Left Party Demands End to Profit Logic in German Healthcare Amid Hospital Reform Criticized for Worsening Staff Shortage

Left Party Demands End to Profit Logic in German Healthcare Amid Hospital Reform Criticized for Worsening Staff Shortage

The amendments to Germany’s hospital reform adopted by the Bundestag on Friday are expected by the Left to worsen the staffing crisis in hospitals.

According to Left leader Ines Schwerdtner, the few tweaks to the reform do not improve the situation and will not save any hospital from closure in the long run. “Instead of relieving hospitals of profit pressure, the changes amount to a handful of placebos with dangerous side effects” she said.

The reform’s planned combination of case‑based payments and so‑called “pseudo‑prepayment financing” would make it attractive for hospitals to treat as many patients as possible while staffing minimally. This, Schwerdtner argued, amplifies the already intense workload on nurses. “The consequences are already clear: more workers are switching careers or moving to part‑time because the stress becomes unbearable. The federal government is tightening the staffing crunch further, endangering patient care” she warned.

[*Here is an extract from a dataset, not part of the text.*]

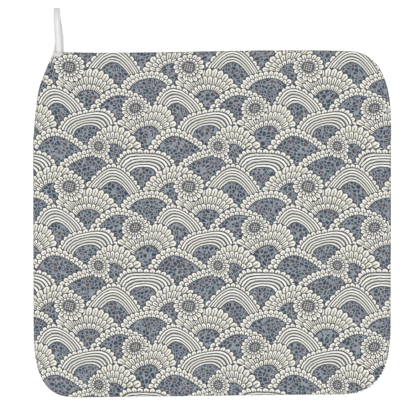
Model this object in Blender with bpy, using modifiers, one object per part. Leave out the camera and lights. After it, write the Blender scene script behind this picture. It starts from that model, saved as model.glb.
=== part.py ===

She called for the government to address the root causes rather than merely treating symptoms, suggesting that removing the profit motive from hospitals would curb the relentless chase for cost efficiency that has hollowed out and corrupted the health system. “Hospitals should not make profits; they should heal patients”.

In concrete terms, the Left demands that the health minister extract all personnel costs from the case‑based payments and that health insurance funds fully cover staffing expenses. By doing so, salaries and staff ratios would no longer be squeezed by cost‑cutting pressures on hospitals.